Focusing on vulnerabilities was a common approach for years. It gives a good idea of gaping holes in enterprises. Engineering teams go into customer ecosystems and study and compare to the best practices and frameworks(NIST), policies, patches, and guidelines. It is highly comparative with a certain baseline suitable for an organization and maturity levels. There are several tools to scan and identify vulnerabilities across network, cloud, data, Identity, and access management. Typically in these reports, the engineers can also guide how severe these gaps are. As you will see, the approach is not very effective in itself.

Understanding the likelihood of cyber security events

Security professionals have gone after identifying the likelihood for a while.
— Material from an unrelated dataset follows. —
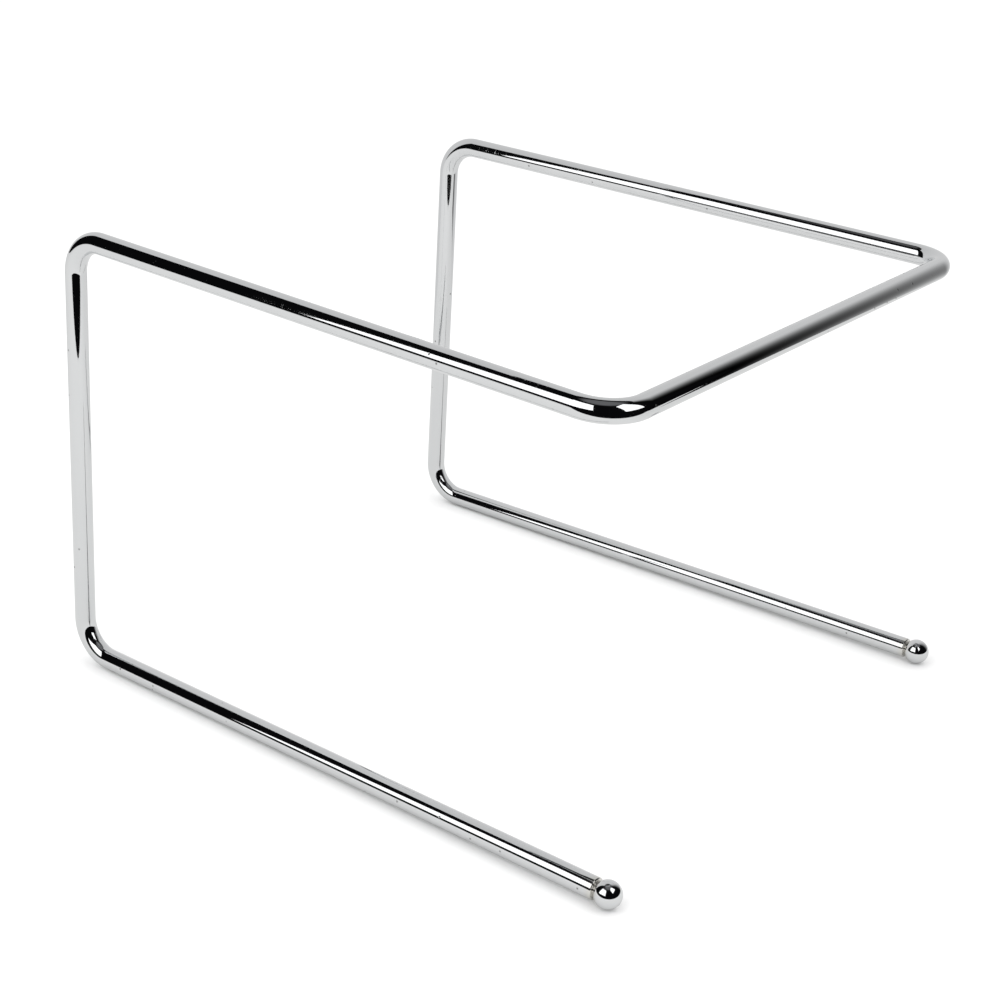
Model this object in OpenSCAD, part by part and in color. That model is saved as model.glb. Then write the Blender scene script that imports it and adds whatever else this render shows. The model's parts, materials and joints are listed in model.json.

Modern risk modeling takes that into account. But the truth remains, predicting likelihood is a really hard task. Models can be heavily skewed to the quality of data. Moreover, there is significant training and feedback loop required to train the models for accurate predictions. then there are external factors like intelligence from security providers, trends in the market or industries, geolocation data, certain patterns of exploitation, etc. an accurate likelihood prediction must take those into account and spit out something used.

so, while it is a cool metric to chase down, it is a complex task to be able to get into prediction.

A Rather better metric - Impact

How would you feel if we tagged an event with very high likelihood but no or Minimal business impact?

It changes the whole scenario. Isn't it?

The outcome or the impact is far more superior and actionable metric.

Rather than being afraid of the statistics, it is far more helpful to contextualize threats and vulnerabilities for your business.

Furthermore, a business can draw worst-case scenarios and conduct exercises to see their level of preparation in dealing with those scenarios.

It forces you to consider:

  1. What is the impact on our business of this scenario playing out in real life?
  2. Is there a financial risk with this scenario?
  3. Is there is a business disruption?
  4. Is there an impact on our shareholder value? Our partners
  5. How do we recover?
  6. How soon can we recover?

When you connect vulnerabilities, likelihood, and impact, the activity becomes actionable and measurable. A better picture emerges.

It forces you to focus on the top priority items.

Order of Priorities for taking action

Priority 1: Very high or High Impact Items with Imminent or high degree of likelihood

Priority 2: Very high or High Impact items with medium to low degree of likelihood

Priority 3: Low Impact items with imminent, Very high, or Low degree of likelihood

The senior leadership can tie investments to these actions and priorities.

Parting thoughts

Enterprises should focus on business impact and not just vulnerabilities and threats. Enterprises must use assumed likelihood to draw worst-case scenarios and prioritized by business impact. Instead of focusing on the negative sentiment in the broader market, it is valuable to contextualize these threats and ensure they can build resilience in their business by preparing for the worst-case scenarios.